1) As the blue/violet stars would seem to 'go out' they should remain a
very dim 'white'--(dark grey in my animation) because the broad spectrum
infrared radiation has been shifted into the visible. What about the rear
view. Is there enough UV intensity to do the same there?

2) As the space in front seems to contract (to one viewing from the ship)
more stars should come into the view--and fewer in the rear view--as though
the once uniform star field is being stretched away from the rear and being
compressed into the front view. [I have an idea how to animate that, but
sure how well it will work.]

Anything else major that HAS to be included in something intended for gen-ed
students?

Rick


----- Original Message -----
From: "Fayngold, Moses" <fayngold@ADM.NJIT.EDU>
To: <PHYS-L@LISTS.NAU.EDU>
Sent: Tuesday, January 17, 2006 10:10 AM
Subject: Re: The view from the Enterprise.


I have so far only one qualitative comment - the one regarding Rick's
statement that the oncoming light is blue-shifted.

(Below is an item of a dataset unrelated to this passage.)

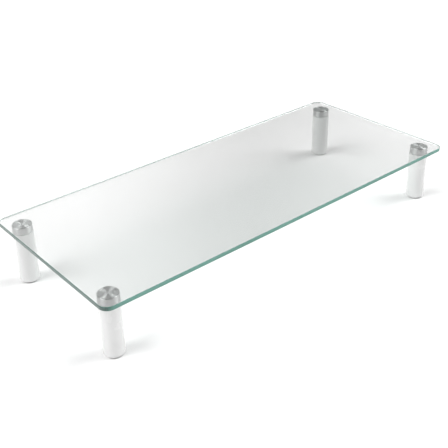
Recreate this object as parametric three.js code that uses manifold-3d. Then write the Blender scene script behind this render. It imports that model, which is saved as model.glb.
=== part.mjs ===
// Monitor riser stand: a tempered glass shelf on four screw-on round legs.
//
// A polished steel disc is bonded under each corner of the glass. A white tubular leg
// screws into each disc with a threaded stud, and stands on a soft pad.
//
// Millimetres, +Z up. The origin is on the desk, at the centre of the footprint.
// +X runs along the length of the shelf, and -Y faces the user.

import * as THREE from 'three';
import { mergeVertices } from 'three/addons/utils/BufferGeometryUtils.js';
import Module from 'manifold-3d';

const wasm = await Module();
wasm.setup();

// ---------------------------------------------------------------- driving dimensions

// whole stand
const LENGTH = 560;
const DEPTH = 240;
const HEIGHT = 80;

// glass shelf
const GLASS_THICKNESS = 5;
const GLASS_CORNER_RADIUS = 12;
const GLASS_ARRIS = 0.6;

// leg centres, measured in from the edges of the glass
const LEG_INSET_X = 21;
const LEG_INSET_Y = 26;

// mounting disc and its bond
const BOND_THICKNESS = 0.2;
const BOND_RADIUS = 11;
const DISC_RADIUS = 12;
const DISC_HEIGHT = 8.8;
const DISC_CHAMFER = 0.5;
const DISC_ROOF = 1.2;

// leg tube
const TUBE_RADIUS = 12.5;
const TUBE_WALL = 1.2;

// washer between the disc and the leg
const WASHER_THICKNESS = 0.5;
const WASHER_RADIUS = 11.5;

// leg screw, M8 x 20 with a hexagon socket in its lower end
const STUD_RADIUS = 4;
const STUD_LENGTH = 20;
const STUD_CHAMFER = 0.6;
const STUD_ENGAGEMENT = 7.4;
const HEX_SOCKET_RADIUS = 2.31;
const HEX_SOCKET_DEPTH = 5;
const HEX_SIDES = 6;
const THREAD_CLEARANCE = 0.1;

// threaded insert in the top of the tube
const INSERT_HEIGHT = 16;
const INSERT_RIB_HEIGHT = 3;
const INSERT_GROOVE_DEPTH = 0.8;

// end plug in the foot of the tube
const PLUG_DROP = 1.2;
const PLUG_HEIGHT = 13;
const PLUG_WALL = 1.6;
const PLUG_FLOOR = 2.4;
const PLUG_EDGE = 0.5;
const PLUG_GROOVE_DEPTH = 0.7;
const PLUG_GROOVE_LOW = 4.5;
const PLUG_GROOVE_HIGH = 9;

// foot pad
const FOOT_GAP = 2;
const PAD_RADIUS = 8.7;
const PAD_THICKNESS = 1.9;
const PAD_CHAMFER = 0.4;
const PAD_RECESS = 1.2;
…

This does not
necessarily mean, however, that the stars in front view will "go out",
because ALL frequencies undergo this shift, so as the stellar visible
spectrum (in the galactic rest frame) will shift into UV (in the frame
of the spaceship), by the same token some of the stellar IR-radiation
will be blue-shifted into the visible. Even if the ship's velocity
approaches c, there will always be a region of the stellar spectrum
(first IR, then radio) blue-shifted into the visible. One could say
that the stars in front will become invisible anyway due to the drop
in the intensity of the IR and especially radio-frequency of the
black-body spectrum; however, together with the blue-shift, the Lorentz
boost will increase the intensity of the oncoming light in the ship's
rest frame.
Which one out of these two opposing effects is stronger, I cannot say
right now. It needs some quantitative estimation.